-------- Data excerpt --------

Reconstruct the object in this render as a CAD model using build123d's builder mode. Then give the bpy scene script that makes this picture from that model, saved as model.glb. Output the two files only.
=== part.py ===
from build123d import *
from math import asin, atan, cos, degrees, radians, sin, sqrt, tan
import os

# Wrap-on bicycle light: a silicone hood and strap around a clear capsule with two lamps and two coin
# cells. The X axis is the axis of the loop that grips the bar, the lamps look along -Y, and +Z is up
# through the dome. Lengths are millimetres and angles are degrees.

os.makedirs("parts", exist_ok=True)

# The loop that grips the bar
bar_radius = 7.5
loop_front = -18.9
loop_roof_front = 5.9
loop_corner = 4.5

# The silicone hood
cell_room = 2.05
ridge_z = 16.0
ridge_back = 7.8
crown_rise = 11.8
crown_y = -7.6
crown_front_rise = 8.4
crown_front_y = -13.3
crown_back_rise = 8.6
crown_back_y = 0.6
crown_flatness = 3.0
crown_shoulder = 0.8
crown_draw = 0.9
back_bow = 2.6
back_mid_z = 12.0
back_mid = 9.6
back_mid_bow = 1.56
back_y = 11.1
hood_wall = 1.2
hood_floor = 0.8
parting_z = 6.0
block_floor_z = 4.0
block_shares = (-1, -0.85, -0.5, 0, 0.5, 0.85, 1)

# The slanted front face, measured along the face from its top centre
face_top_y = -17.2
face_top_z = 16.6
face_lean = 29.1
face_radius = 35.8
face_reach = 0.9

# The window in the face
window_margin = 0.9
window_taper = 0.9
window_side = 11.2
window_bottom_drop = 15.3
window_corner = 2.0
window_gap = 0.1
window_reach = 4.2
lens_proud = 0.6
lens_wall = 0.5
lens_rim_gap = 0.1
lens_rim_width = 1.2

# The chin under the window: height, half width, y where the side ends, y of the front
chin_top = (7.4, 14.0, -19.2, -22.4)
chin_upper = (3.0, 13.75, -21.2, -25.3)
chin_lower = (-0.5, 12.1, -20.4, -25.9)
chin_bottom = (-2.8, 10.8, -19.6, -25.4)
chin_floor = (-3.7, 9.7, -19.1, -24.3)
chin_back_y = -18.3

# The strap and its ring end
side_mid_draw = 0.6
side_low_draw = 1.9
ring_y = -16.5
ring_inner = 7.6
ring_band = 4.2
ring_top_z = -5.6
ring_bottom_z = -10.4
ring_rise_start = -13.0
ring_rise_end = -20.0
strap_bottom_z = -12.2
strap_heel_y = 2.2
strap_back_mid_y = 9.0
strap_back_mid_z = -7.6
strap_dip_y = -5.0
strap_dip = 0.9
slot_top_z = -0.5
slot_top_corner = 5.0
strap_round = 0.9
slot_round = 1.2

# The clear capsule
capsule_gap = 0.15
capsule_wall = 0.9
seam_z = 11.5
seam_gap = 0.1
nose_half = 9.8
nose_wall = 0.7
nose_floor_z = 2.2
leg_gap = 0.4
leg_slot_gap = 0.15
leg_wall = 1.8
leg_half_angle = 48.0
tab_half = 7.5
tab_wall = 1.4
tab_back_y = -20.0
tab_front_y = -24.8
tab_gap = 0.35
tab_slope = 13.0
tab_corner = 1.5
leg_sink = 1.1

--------

#### Task goal:
Check each line above for the string "from", then copy the ones that have it.

#### Exercise response:
Reconstruct the object in this render as a CAD model using build123d's builder mode. Then give the bpy scene script that makes this picture from that model, saved as model.glb. Output the two files only.
from build123d import *
from math import asin, atan, cos, degrees, radians, sin, sqrt, tan
# The slanted front face, measured along the face from its top centre